I am new to the website but not to smoking. I started with the Big Chief smoker, moved on to the Weber Smokey Mountain and ending up with a GMG Jim Bowie pellet grill. Smoke flavor was great with the Big Chief and the Weber but am not happy with the pellet grill. Can't find pellets that produce enough smoke flavor. I just sold the GMG and am awaiting arrival of the new Masterbuilt 1050 Gravity feed. I am looking forward to using charcoal, lump or briquets and being able to add wood again.
Does anyone have any experience with with this grill/ smoker? Any info or feedback is welcome! Thanks, Mudmixr


----------



## kruizer (Jun 20, 2020)

I don't have any experience with it but all I have seen is great reviews.


----------



## rexster314 (Jun 20, 2020)

I have a 560 and 1050. The 560 I relegated for cooking on the rotisserie. These things cook as advertised. Great briskets that will rival offset stick burners, steaks that look like they  come out of a steakhouse kitchen. And anything in between.

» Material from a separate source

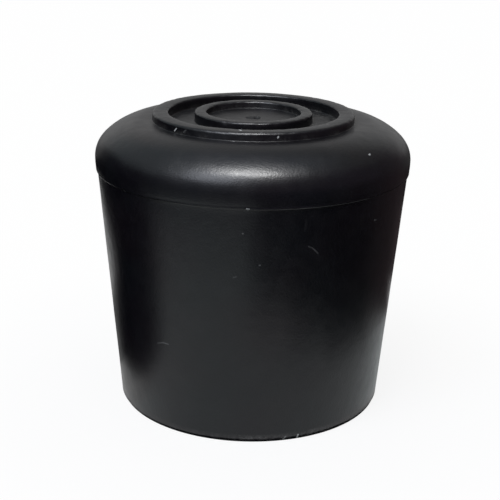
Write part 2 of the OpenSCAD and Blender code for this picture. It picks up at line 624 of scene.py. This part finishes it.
def rubber():
    """Satin black rubber with scuffs, dust and lint."""
    material = bpy.data.materials.new("black_rubber")
    nodes = Rubber(material)

    # Black rubber with a faint cool and warm drift, and a thin bloom in cloudy patches
    drift = nodes.spread(nodes.clouds(9.0), 0.35, 0.65)
    black = nodes.blend(drift, black_cool, black_warm)
    cloudy = nodes.clouds(3.0, detail=4.0, rough=0.6)
    bloom = nodes.spread(cloudy, 0.45, 0.75, to_low=0.0, to_high=0.06)
    colour = nodes.blend(bloom, black, bloom_grey)

    # Scuffed edges and ring tops, the rim's line of scuffs and painted highlight, and dust in the
    #     corners of the tread
    grain = nodes.clouds(0.35)
    wear = nodes.maths("MULTIPLY", nodes.attribute("wear"), nodes.spread(grain, 0.35, 0.7))
    colour = nodes.blend(nodes.maths("MULTIPLY", wear, scuff_and_highlight_share), colour, scuff_and_highlight_grey)
    dust = nodes.maths("MULTIPLY", nodes.attribute("dust"), nodes.spread(grain, 0.3, 0.7))
    colour = nodes.blend(nodes.maths("MULTIPLY", dust, dust_share), colour, dust_brown)

    # Specks of dust and lint
    lint = nodes.scattered(cell=2.6, half_width=0.09, share=0.1, light=0.12)
    fine_lint = nodes.scattered(cell=1.1, half_width=0.05, share=0.06, light=0.05)
    lint = nodes.maths("MAXIMUM", lint, fine_lint)
    for start, end, half_width, light in specks:
        lint = nodes.maths("MAXIMUM", lint, nodes.speck(start, end, half_width, light))
    colour = nodes.blend(lint, colour, lint_white)

    # Satin, a little uneven, and dull where it is dusty, scuffed, torn or carries the rim's
    # painted
    #     highlight
    uneven = nodes.clouds(1.4, detail=4.0, rough=0.6)
    satin = nodes.spread(uneven, 0.3, 0.7, to_low=rough_low, to_high=rough_high)
    dull = nodes.maths("MAXIMUM", nodes.maths("MAXIMUM", wear, dust), lint)
    dull = nodes.maths("MAXIMUM", dull, nodes.attribute("torn"))
    roughness = nodes.maths("ADD", satin, nodes.maths("MULTIPLY", dull, dull_adds))

    # A pebbly moulded skin: fine grain on soft ripples
    ripples = nodes.add("Bump", Height=nodes.clouds(1.2), Strength=1.0, Distance=ripple_bump)
    pebbles = nodes.clouds(0.2, detail=1.0)
    fine = nodes.add("Bump", Height=pebbles, Strength=1.0, Distance=grain_bump)
    nodes.put(fine, "Normal", ripples.outputs[0])

    shader = nodes.add("BsdfPrincipled")
    shader.inputs["Specular IOR Level"].default_value = gloss
    nodes.put(shader, "Base Color", colour)
    nodes.put(shader, "Roughness", roughness)
    nodes.put(shader, "Normal", fine.outputs[0])
    output = nodes.add("OutputMaterial")
    nodes.tree.links.new(shader.outputs[0], output.inputs[0])
    return material


# ---------------------------------------------------------------- stage
def background_rays(nodes):
    """1 for the rays that show the background: the camera's, reflected and refracted ones."""
    path = nodes.add("LightPath")
    shiny = nodes.add("Math", {"operation": "MAXIMUM"})
    nodes.put(shiny, "#0", path.outputs["Is Glossy Ray"])
    nodes.put(shiny, "#1", path.outputs["Is Transmission Ray"])
    shown = nodes.add("Math", {"operation": "MAXIMUM"})
    nodes.put(shown, "#0", path.outputs["Is Camera Ray"])
    nodes.put(shown, "#1", shiny.outputs[0])
    return shown.outputs[0]


def world():
    """White for the camera and in reflections, and a weak fill light."""
    owner = bpy.data.worlds.new("studio")
    owner.cycles.sampling_method = "NONE"
    bpy.context.scene.world = owner
    nodes = Nodes(owner)
    fill = nodes.add("Background", Color=(1, 1, 1, 1), Strength=0.5)
    white = nodes.add("Background", Color=(1, 1, 1, 1), Strength=1.0)
    mix = nodes.add("MixShader")
    nodes.put(mix, "#0", background_rays(nodes))
    nodes.put(mix, "#1", fill.outputs[0])
    nodes.put(mix, "#2", white.outputs[0])
    output = nodes.add("OutputWorld")
    nodes.tree.links.new(mix.outputs[0], output.inputs[0])


def stage_piece(name, points, faces, material):
    """A piece of the studio, from points in millimetres."""
    mesh = bpy.data.meshes.new(name)
    mesh.from_pydata([tuple(c * MM for c in point) for point in points], [], faces)
    mesh.materials.append(material)
    piece = bpy.data.objects.new(name, mesh)
    bpy.context.scene.collection.objects.link(piece)
    return piece


# The floor lies just under the rim. Its share of plain white grows between two distances from the
# ferrule's axis.
floor_half, floor_z = 3000, -0.02
fade_start, fade_end = 18, 50
white_near, white_far = 0.87, 0.975


def floor():
    """A pale floor that keeps the ferrule's shadow and turns white away from it."""
    material = bpy.data.materials.new("pale_floor")
    nodes = Nodes(material)
    diffuse = nodes.add("BsdfDiffuse", Color=(0.9, 0.9, 0.9, 1))
    white = nodes.add("Emission", Color=(1, 1, 1, 1), Strength=1.0)
    place = nodes.add("TexCoord")
    away = nodes.add("VectorMath", {"operation": "LENGTH"})
    nodes.put(away, "#0", place.outputs["Object"])
    fade = nodes.add(
        "MapRange", From_Min=fade_start * MM, From_Max=fade_end * MM,
        To_Min=white_near, To_Max=white_far,
    )
    nodes.put(fade, "Value", away.outputs["Value"])
    share = nodes.add("Math", {"operation": "MULTIPLY"})
    nodes.put(share, "#0", background_rays(nodes))
    nodes.put(share, "#1", fade.outputs[0])
    mix = nodes.add("MixShader")
    nodes.put(mix, "#0", share.outputs[0])
    nodes.put(mix, "#1", diffuse.outputs[0])
    nodes.put(mix, "#2", white.outputs[0])
    output = nodes.add("OutputMaterial")
    nodes.tree.links.new(mix.outputs[0], output.inputs[0])
    corners = [(-1, -1), (1, -1), (1, 1), (-1, 1)]
    points = [(x * floor_half, y * floor_half, floor_z) for x, y in corners]
    stage_piece("floor", points, [(0, 1, 2, 3)], material)


plain = (1, 1, 1)
flag_step = 10


def card(name, points, faces, strength, tint=plain):
    """A card that only reflections show."""
    material = bpy.data.materials.new(name)
    material.cycles.emission_sampling = "NONE"
    nodes = Nodes(material)
    glow = nodes.add("Emission", Color=(*tint, 1), Strength=strength)
    output = nodes.add("OutputMaterial")
    nodes.tree.links.new(glow.outputs[0], output.inputs[0])
    piece = stage_piece(name, points, faces, material)
    piece.visible_camera = False
    piece.visible_diffuse = False
    piece.visible_transmission = False
    piece.visible_shadow = False


def flag(name, azimuths, near, far, strength, tint=plain):
    """A card that runs round the ferrule between two azimuths, and from its near edge to its
    far edge, each given as (distance, height)."""
    start, end = azimuths
    steps = max(1, math.ceil((end - start) / flag_step))
    points = []
    for i in range(steps + 1):
        way = toward(start + (end - start) * i / steps)
        points += [(way.x * r, way.y * r, z) for r, z in (near, far)]
    faces = [(2 * i, 2 * i + 1, 2 * i + 3, 2 * i + 2) for i in range(steps)]
    card(name, points, faces, strength, tint)


def lamp(name, azimuth, elevation, distance, half_size, radiance, tint=plain):
    """A window-like lamp which faces the ferrule's middle, half as wide and high as this."""
    away = toward(azimuth, elevation)
    width, height = (2 * half * MM for half in half_size)
    light = bpy.data.lights.new(name, "AREA")
    light.shape = "RECTANGLE"
    light.size = width
    light.size_y = height
    light.energy = radiance * math.pi * width * height
    light.color = tint
    holder = bpy.data.objects.new(name, light)
    holder.location = (Vector((0, 0, sole_z / 2)) + away * distance) * MM
    holder.rotation_mode = "QUATERNION"
    holder.rotation_quaternion = away.to_track_quat("Z", "Y")
    bpy.context.scene.collection.objects.link(holder)
    return holder


mats_from = 16.6
mat_z = 0.3
board_z = 0.35
wall_r = 2500
ceiling_z, ceiling_split = 4000, 1400
# The painted contact shadow under the rim: its height, and how far it reaches past the rim
contact_z, contact_out = -0.01, 0.3
near_tint = (0.95, 1, 1.01)
blue_tint = (1, 1, 1.6)
cool_tint = (0.9, 1, 1.2)


def rise(elevation):
    """The height on the walls that is seen at this elevation from the ferrule."""
    return sole_z + wall_r * math.tan(math.radians(elevation))


# What reflections show on the floor, by sector. A sector is its two azimuths and its rings, from
# the ferrule outwards. A ring is its two distances, how light it is, and its tint. The grey rings
# that start at mats_from, next to the ferrule, are a painted soft shadow round its foot.
mats = [
    (-180, -135, [(98, 135, 0.0, plain), (135, wall_r, 0.2, plain)]),
    (-68, 0, [(72, wall_r, 0.13, (0.9, 1, 1.15))]),
    (-115, -60, [(mats_from, 25, 0.75, plain)]),
    (-60, 0, [(mats_from, 33, 0.84, near_tint), (33, 72, 0.88, (0.93, 1, 1))]),
    (0, 25, [
        (mats_from, 33, 0.84, near_tint), (43, 90, 0.0, plain),
        (90, wall_r, 0.06, blue_tint),
    ]),
    (25, 50, [
        (mats_from, 33, 0.84, near_tint), (36, 90, 0.0, plain),
        (90, wall_r, 0.06, blue_tint),
    ]),
    (50, 90, [
        (mats_from, 31, 0.84, near_tint), (31, 90, 0.0, plain),
        (90, wall_r, 0.06, (1.3, 1, 1.2)),
    ]),
    (90, 130, [
        (mats_from, 33, 0.84, near_tint), (34, 90, 0.05, (1.3, 1, 1.05)),
        (90, wall_r, 0.06, (1.5, 1, 1.2)),
    ]),
    (130, 150, [
        (mats_from, 33, 0.84, near_tint), (46, 90, 0.08, (1.3, 1, 1.05)),
        (90, 140, 0.03, (1.25, 1, 1.05)), (140, wall_r, 0.1, plain),
    ]),
    (150, 180, [(85, 140, 0.0, plain), (140, wall_r, 0.1, plain)]),
]

# A dark board on the floor at the left, and a grey one beside it, as corners seen from above
left_board = [
    (-20.4, -5), (-21.6, 3), (-30, 15), (-43, 26), (-48, 36), (-51, 50), (-55, 95), (-75, 120),
    (-1768, 1768), (-2500, 0), (-2318, -937), (-74, -30), (-28, -17), (-21.5, -11),
]
left_shade = [(-15, 4), (-15, 24), (-33, 27), (-43, 26), (-30, 15), (-21.6, 3)]

# The room around it: its azimuths, its elevations as seen from the ferrule, how light it is, and
# its tint
walls = [
    (-180, -143, -2, 10, 0.55, plain),
    (-143, -65, -2, 20, 0.0, plain),
    (-150, -65, 20, 58, 0.42, (0.85, 1, 1.04)),
    (-65, 0, -2, 35, 0.28, (0.94, 1, 1.15)),
    (0, 100, -2, 58, 0.13, (1.3, 1, 1.3)),
    (100, 145, -2, 36, 0.09, (1.25, 1, 1.1)),
    (145, 180, -2, 10, 0.6, plain),
    (145, 170, 10, 36, 0.5, plain),
    (100, 170, 36, 58, 0.25, (1, 1, 0.94)),
    (170, 190, 10, 21, 0.4, plain),
    (170, 190, 21, 58, 0.4, plain),
    (-170, -143, 10, 20, 0.65, plain),
    (-170, -150, 20, 58, 0.5, plain),
]

# The ceiling: its azimuths, its distances, and how light it is
ceiling = [
    ("ceiling_middle", (-180, 180), (0, ceiling_split), 0.62),
    ("ceiling_left", (-180, 20), (ceiling_split, wall_r), 0.45),
    ("ceiling_right", (20, 180), (ceiling_split, wall_r), 0.31),
]


def flags():
    """Light, grey and dark cards around the ferrule, as in a room with one window. The grey rings
    next to its foot and the black card under the rim are painted shadow in reflections.
    """
    for start, end, rings in mats:
        for near, far, strength, tint in rings:
            name = f"mat_{start}_{near}"
            flag(name, (start, end), (near, mat_z), (far, mat_z), strength, tint)
    for start, end, low, high, strength, tint in walls:
        name = f"wall_{start}_{low}"
        flag(name, (start, end), (wall_r, rise(low)), (wall_r, rise(high)), strength, tint)
    boards = (("left_board", left_board, 0.0), ("left_shade", left_shade, 0.3))
    for name, corners, strength in boards:
        points = [(x, y, board_z) for x, y in corners]
        card(name, points, [tuple(range(len(points)))], strength)
    for name, azimuths, (near, far), strength in ceiling:
        flag(name, azimuths, (near, ceiling_z), (far, ceiling_z), strength, cool_tint)
    # A black card under the rim, which only reflections show: a painted contact shadow
    under_rim = (socket_r, contact_z), (rim_r + contact_out, contact_z)
    flag("mat_contact", (-180, 180), *under_rim, 0.0)


# The camera looks from this elevation and distance at a point on the axis, at height aim_z. It is
# then turned right and up by small angles, and rolled about its own line of sight.
camera_elevation = 18.79
camera_distance = 140.7
aim_z = 17.0
turn_right = 0.061175
turn_up = -0.296424
camera_roll = 0.97
sensor_width = 36
lens_length = 82.9512


def swung(first, second, angle):
    """Two directions at right angles, turned in their plane by this angle, first to second."""
    sin_a, cos_a = math.sin(math.radians(angle)), math.cos(math.radians(angle))
    return first * cos_a + second * sin_a, second * cos_a - first * sin_a


def camera():
    """The camera, from close by and a little above, as the photo was taken."""
    elevation = math.radians(camera_elevation)
    sin_e, cos_e = math.sin(elevation), math.cos(elevation)
    right = Vector((1, 0, 0))
    up = Vector((0, sin_e, cos_e))
    ahead = Vector((0, cos_e, -sin_e))
    right, ahead = swung(right, ahead, turn_right)
    up, ahead = swung(up, ahead, turn_up)
    right, up = swung(right, up, camera_roll)
    data = bpy.data.cameras.new("camera")
    data.sensor_width = sensor_width
    data.lens = lens_length
    data.clip_start = 1 * MM
    data.clip_end = 10
    view = bpy.data.objects.new("camera", data)
    away = Vector((0, -camera_distance * cos_e, aim_z + camera_distance * sin_e))
    turn = Matrix((right, up, -ahead)).transposed()
    view.matrix_world = Matrix.Translation(away * MM) @ turn.to_4x4()
    bpy.context.scene.collection.objects.link(view)
    bpy.context.scene.camera = view


camera()
world()
floor()
flags()
lamp(
    "softbox", azimuth=-35, elevation=50, distance=2000, half_size=(600, 680), radiance=5.0,
    tint=(0.94, 1, 1.14),
)
gleam = lamp(
    "gleam", azimuth=-5.5, elevation=70.9, distance=2000, half_size=(400, 50), radiance=215,
)
gleam.visible_diffuse = False
skin = ferrule_skin()
skin.data.materials.append(rubber())
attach(skin, "root")
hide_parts("ferrule")

view_settings = bpy.context.scene.view_settings
view_settings.view_transform = "Standard"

The app is sketchy, but after 5 months, I finally got my 560 to connect to my home wifi.


----------



## MASTERBUILT1050 SMOKER (Apr 21, 2021)

i have had the 1050 for about 8 months now.  The masterbuilt 1050 is a beast of a smoker.  I have found that using briquettes is the best for this machine.  I have used B&B lump charcoal a few times but i find it harder to keep the temp regulated.   The instructions call for placing wood chunks in the ash bin.  I layer in the wood chunks with the charcoal and use the ash bin method.  Produces great smoke flavor.


----------